Affaire Fillon : qui a peur de la prescription ?
jasckal / AdobeStock

Actu-Juridique : D’une manière générale, la prescription est de plus en plus présentée comme un obstacle formel illégitime à la poursuite des infractions, que ce soit en matière financière ou par exemple d’infraction sexuelles sur mineurs. Quel est le sens de la prescription ?

DR. : La prescription est déjà présente dans le code d’instruction criminelle  de 1808. C’est une caractéristique de notre procédure, d’autre pays l’ont comme l’Italie ou encore l’Allemagne mais pas la Grande-Bretagne ni les Etats-Unis. Elle repose sur trois justifications. La première est celle de l’extinction du trouble à l’ordre public. Ce qui justifie la répression, c’est la nécessité de répondre à un trouble.

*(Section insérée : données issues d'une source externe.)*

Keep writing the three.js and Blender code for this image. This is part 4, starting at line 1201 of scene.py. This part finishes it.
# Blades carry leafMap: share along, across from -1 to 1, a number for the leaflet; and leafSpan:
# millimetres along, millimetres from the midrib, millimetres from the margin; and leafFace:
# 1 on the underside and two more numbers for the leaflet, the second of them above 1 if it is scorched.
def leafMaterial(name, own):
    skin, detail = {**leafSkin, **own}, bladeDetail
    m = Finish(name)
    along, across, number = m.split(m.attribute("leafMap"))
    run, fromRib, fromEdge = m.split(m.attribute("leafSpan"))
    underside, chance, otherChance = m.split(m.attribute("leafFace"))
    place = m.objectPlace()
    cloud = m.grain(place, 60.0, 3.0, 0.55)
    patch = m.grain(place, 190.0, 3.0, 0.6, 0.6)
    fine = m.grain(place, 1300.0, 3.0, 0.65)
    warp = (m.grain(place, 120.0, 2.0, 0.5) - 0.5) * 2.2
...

Passé un certain délai, non seulement celui-ci disparait, mais engager des poursuites pourrait engendrer un trouble nouveau en réanimant des faits éteints. La deuxième justification est liée au risque de dépérissement des preuves. La disparition de celles-ci avec le temps engendre le risque de déception pour la victime et d’erreur judiciaire. La troisième citée dans les manuels, mais dont je n’ai jamais considéré qu’elle était très convaincante,  veut que la prescription soit la sanction de l’inertie de l’autorité de poursuites. Pour en revenir à l’affaire Fillon, la jurisprudence fixant le point de départ de la prescription au jour de l’apparition de l’infraction en matière d’infraction occulte ou dissimulée trouve sa justification dans le trouble à l’ordre public. C’est à partir du moment où elle apparait qu’elle occasionne ce trouble.

Actu-Juridique : Cette jurisprudence est ancienne…

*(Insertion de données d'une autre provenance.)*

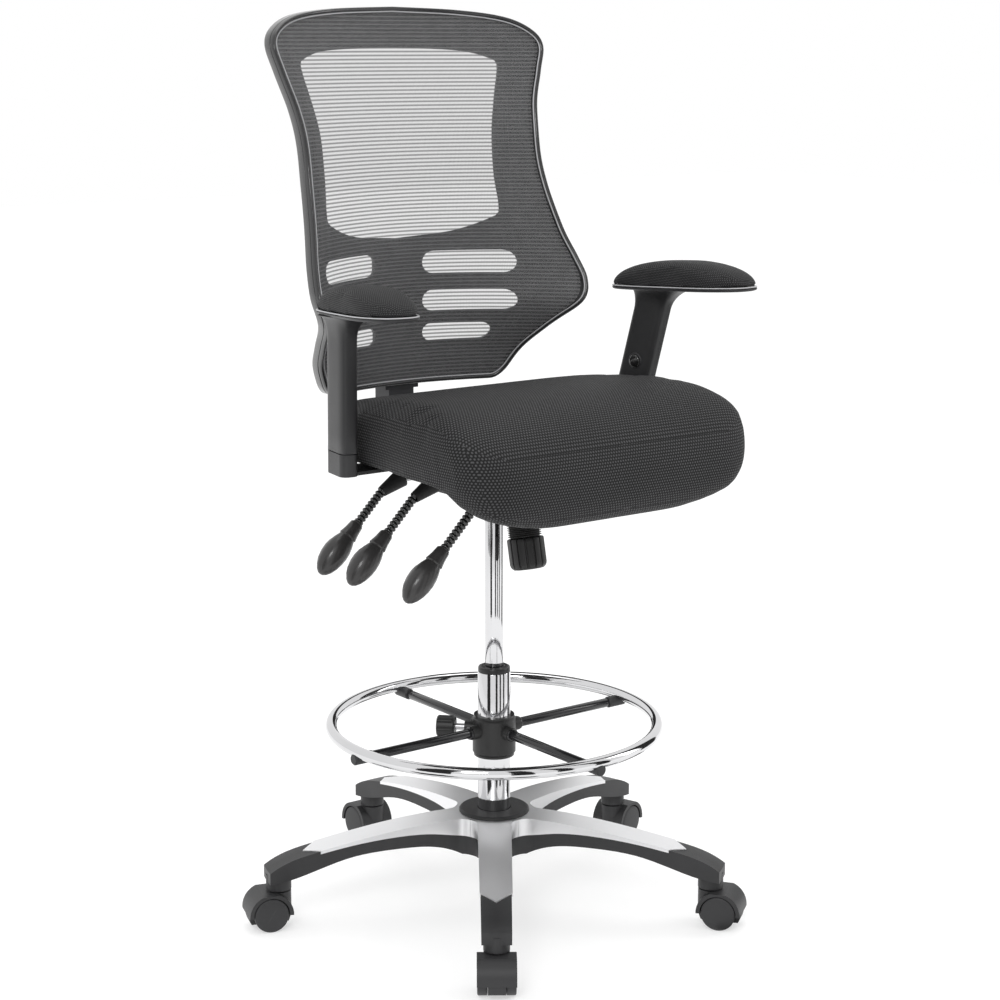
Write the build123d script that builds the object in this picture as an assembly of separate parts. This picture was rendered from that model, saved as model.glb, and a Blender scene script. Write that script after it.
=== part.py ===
from build123d import *
from math import atan2, cos, degrees, hypot, pi, radians, sin, tan
import os

# Drafting chair: five-star base on casters, gas lift with a foot ring, tilting seat,
# reclining mesh back and a pair of height-adjustable arms.
# Millimetres. Origin on the floor below the column. +Z up, the chair faces -Y.

FIT = 0.05                 # radial running clearance of shafts and sleeves
GAP = 0.5                  # visible seam or free gap between neighbours

# base and casters
LEG_COUNT = 5
LEG_START_DEG = -126.4     # direction of the first leg
CASTER_CIRCLE_R = 341.0
LEG_END_R = 359.0
LEG_ROOT_W = 49.0
LEG_END_W = 43.0
LEG_FILLET_R = 22.0
HUB_R = 60.0
HUB_BOTTOM_Z = 88.0
HUB_TOP_Z = 143.0
LEG_TOP = [(95, 142.0), (173, 134.5), (285, 116.0), (335, 103.0)]
LEG_UNDER = [(318, 79.0), (239, 101.0), (159, 107.0), (95, 101.0)]
COVER_WALL = 1.4
COVER_TIP_R = 303.0
COVER_SHOULDER_R = 281.0
COVER_SKIRT = [(62, 118.0), (100, 124.0), (160, 126.5), (230, 121.0), (303, 109.0)]
HUB_COVER_R = 54.0
HUB_COVER_T = 5.0
NECK_R = 19.0
NECK_BOTTOM_Z = 59.4
WHEEL_R = 26.0
WHEEL_W = 15.0
WHEEL_GAP = 26.0
CASTER_TRAIL = 17.0
HOOD_WALL = 6.0
HOOD_CLEAR = 1.4
HOOD_TOP_Z = 57.0
HOOD_END_DEG = -4.0
HOOD_WEB_DROP = 16.0
STEM_R = 5.5
STEM_LENGTH = 34.0
AXLE_R = 4.0

# gas lift
TUBE_R = 25.0
TUBE_WALL = 2.0
TUBE_TOP_Z = 366.0
CYLINDER_R = 14.0
CYLINDER_WALL = 2.0
CYLINDER_BOTTOM_Z = 312.0
CYLINDER_TOP_Z = 652.0
BUSH_LENGTH = 62.0
BUSH_FLANGE_T = 8.0
BUSH_FLANGE_R = 24.4
ROD_R = 5.0
ROD_TOP_Z = 338.0
PISTON_T = 10.0
VALVE_PIN_R = 3.5
VALVE_PIN_OUT = 8.0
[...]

DR. : En effet. la première illustration remonte au 19 e siècle dans une affaire d’abus de confiance. Et on le comprend. Imaginons que l’on confie son argent à gérer sans jamais en avoir besoin pendant plusieurs années. Et puis au bout de 10 ans, on veut récupérer les fonds et on s’aperçoit qu’ils ont disparu. Il est logique de faire partir la prescription au jour  de la découverte de l’infraction. Cette analyse a été ensuite étendue au célèbre abus de bien social, mais aussi au trafic d’influence, en matière de favoritisme, de prise illégale d’intérêt etc.

Actu-Juridique : Il y a de plus en plus de pression pour renoncer à la prescription, qu’est ce que cela vous inspire ?

DR. : Au 19e siècle on avait fixé un an pour les contraventions, trois pour le délits et dix pour les crimes. La raison en était simple, pour constater un délit on avait des éléments matériels et des témoignages. Plus le temps passait et plus le risque de dépérissement était grand. Mais aujourd’hui la situation est différente, parfois la preuve peut surgir longtemps après comme avec l’ADN. C’est pourquoi la loi du 27 février 2017 portant réforme de la prescription en matière pénale a conservé 1 an pour les contraventions, mais monté à 6 ans et 20 ans les autres délais. Cette loi a aussi  consacré la jurisprudence sur les infractions occultes ou dissimulées mais en fixant des limites. Ainsi il est possible de reporter le point de départ de la prescription au moment de la découverte de l’infraction mais cela ne peut déboucher sur des poursuites portant sur des faits datant de plus de 12 ans pour les délits et 30 ans pour les crimes.